:: REQUIREMENT ::
Repeat each line exactly, leaving nothing out.

+++ DATA BLOCK

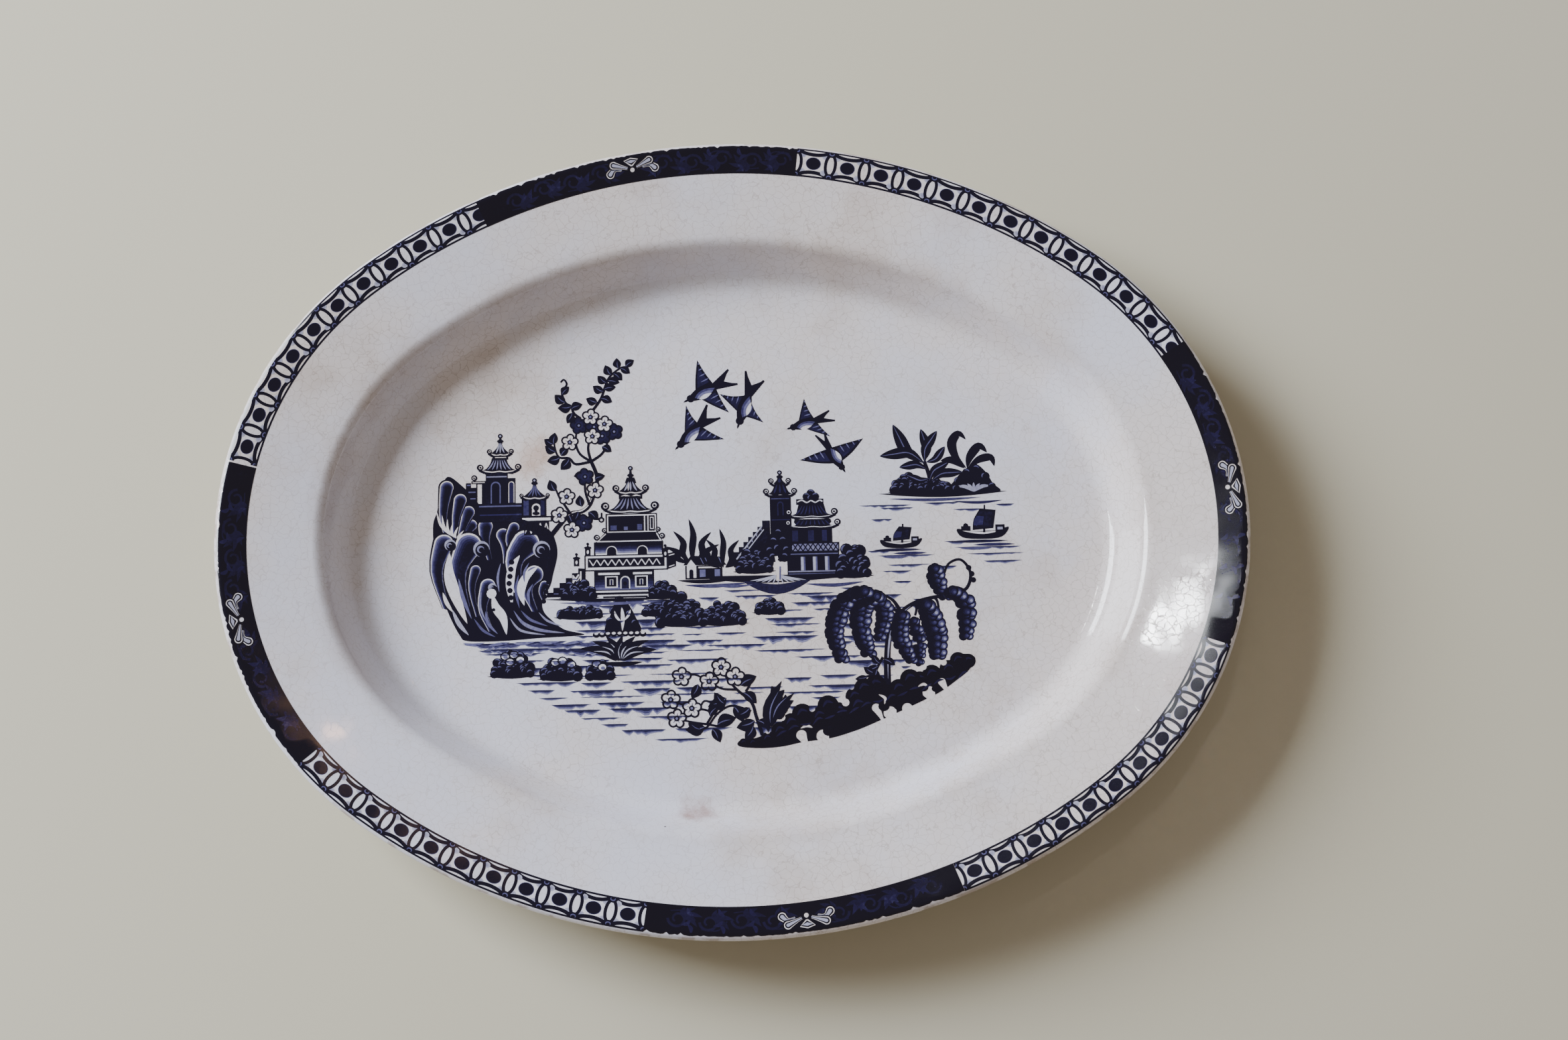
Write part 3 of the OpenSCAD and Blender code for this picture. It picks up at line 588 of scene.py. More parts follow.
def dark_panel(length, centre, seed):
    """A dark panel: worn outer edge, scrolls either way from the palmette."""
    rnd = random.Random(seed)
    n = round(length / 1.1)
    edge = []
    for i in range(n + 1):
        bite = rnd.random() ** 6 * 0.9 + rnd.random() * 0.22
        edge.append((length * i / n, BAND_W - 0.1 - bite))
    ground = [(0.0, 0.0), (length, 0.0)] + edge[::-1]
    shapes = [(1.0, ground)]
    for side in (-1, 1):
        x = centre + side * 13.0
        up = True
        while 5.0 < x < length - 5.0:
            shapes += scroll(x, 6.4 if up else 5.4, 3.8, side, 0.8)
            stem = curve([(x - side * 7, 5.8), (x - side * 3.5, 9.4 if up else 2.2),
                          (x + side * 3, 9.2 if up else 2.4)])
            shapes.append((0.82, ribbon(stem, 0.7, 0.4)))
            for k in range(3):
                shapes.append((0.7, leaf(x - side * (6.2 - k), 5.6 + (k - 1) * 1.8,
                                         (90 - side * 60) + 80 * (k - 1), 4.2, 1.6, 0.2)))
            x += side * 12.5
            up = not up
    for y in (0.55, BAND_W - 1.1):
        shapes.append((1.0, [(0, y - 0.3), (length, y - 0.3), (length, y + 0.3), (0, y + 0.3)]))
    shapes += palmette(centre, 5.4)
    return press([(t, [(min(max(px, 0.0), length), min(py, BAND_W)) for px, py in s]) for t, s in shapes],
                 clip=ground, grid=band_grid(length))


PANELS = {"panel_back": (114.2, 82.9, 98.9), "panel_right": (31.4, -22.3, 4.9),
          "panel_front": (290.2, 261.3, 275.9), "panel_left": (221.0, 166.9, 194.4)}
for number, (node, (start, stop, fan)) in enumerate(PANELS.items()):
    flat = dark_panel(band_length(start, stop), band_length(start, fan), 11 + number)
    wear(film("print_" + node, flat, on_border(start, 0.05)), node, dark_cobalt)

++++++

:: THE COMPLETED TASK ::
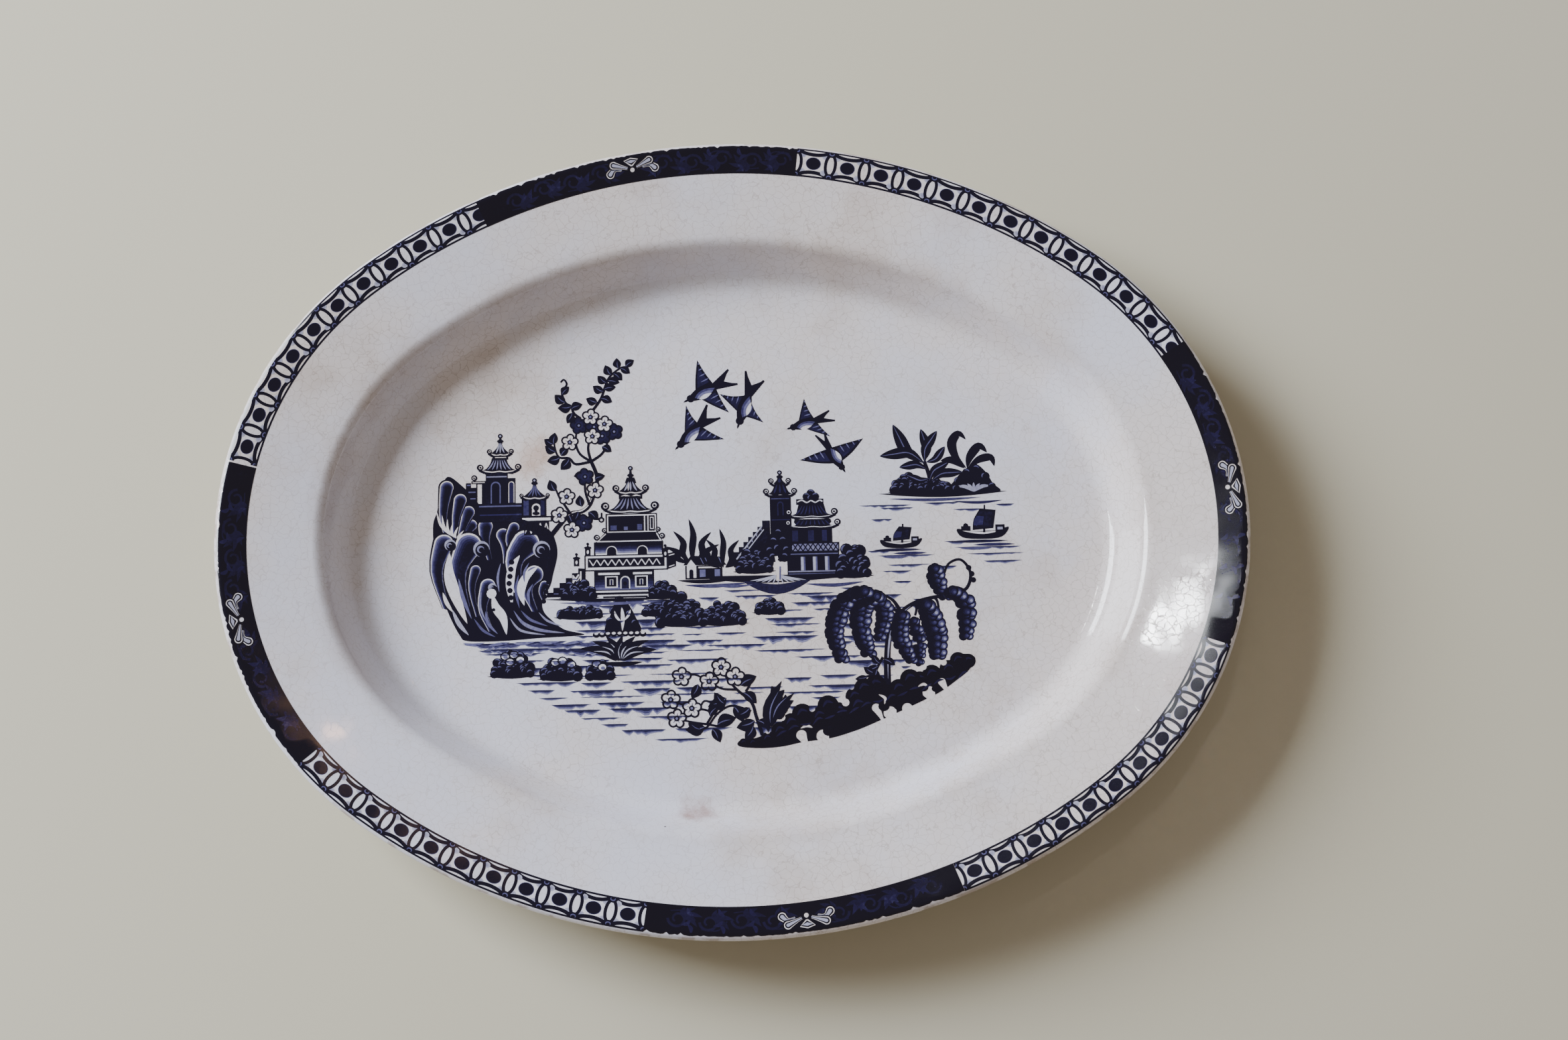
Write part 3 of the OpenSCAD and Blender code for this picture. It picks up at line 588 of scene.py. More parts follow.
def dark_panel(length, centre, seed):
    """A dark panel: worn outer edge, scrolls either way from the palmette."""
    rnd = random.Random(seed)
    n = round(length / 1.1)
    edge = []
    for i in range(n + 1):
        bite = rnd.random() ** 6 * 0.9 + rnd.random() * 0.22
        edge.append((length * i / n, BAND_W - 0.1 - bite))
    ground = [(0.0, 0.0), (length, 0.0)] + edge[::-1]
    shapes = [(1.0, ground)]
    for side in (-1, 1):
        x = centre + side * 13.0
        up = True
        while 5.0 < x < length - 5.0:
            shapes += scroll(x, 6.4 if up else 5.4, 3.8, side, 0.8)
            stem = curve([(x - side * 7, 5.8), (x - side * 3.5, 9.4 if up else 2.2),
                          (x + side * 3, 9.2 if up else 2.4)])
            shapes.append((0.82, ribbon(stem, 0.7, 0.4)))
            for k in range(3):
                shapes.append((0.7, leaf(x - side * (6.2 - k), 5.6 + (k - 1) * 1.8,
                                         (90 - side * 60) + 80 * (k - 1), 4.2, 1.6, 0.2)))
            x += side * 12.5
            up = not up
    for y in (0.55, BAND_W - 1.1):
        shapes.append((1.0, [(0, y - 0.3), (length, y - 0.3), (length, y + 0.3), (0, y + 0.3)]))
    shapes += palmette(centre, 5.4)
    return press([(t, [(min(max(px, 0.0), length), min(py, BAND_W)) for px, py in s]) for t, s in shapes],
                 clip=ground, grid=band_grid(length))


PANELS = {"panel_back": (114.2, 82.9, 98.9), "panel_right": (31.4, -22.3, 4.9),
          "panel_front": (290.2, 261.3, 275.9), "panel_left": (221.0, 166.9, 194.4)}
for number, (node, (start, stop, fan)) in enumerate(PANELS.items()):
    flat = dark_panel(band_length(start, stop), band_length(start, fan), 11 + number)
    wear(film("print_" + node, flat, on_border(start, 0.05)), node, dark_cobalt)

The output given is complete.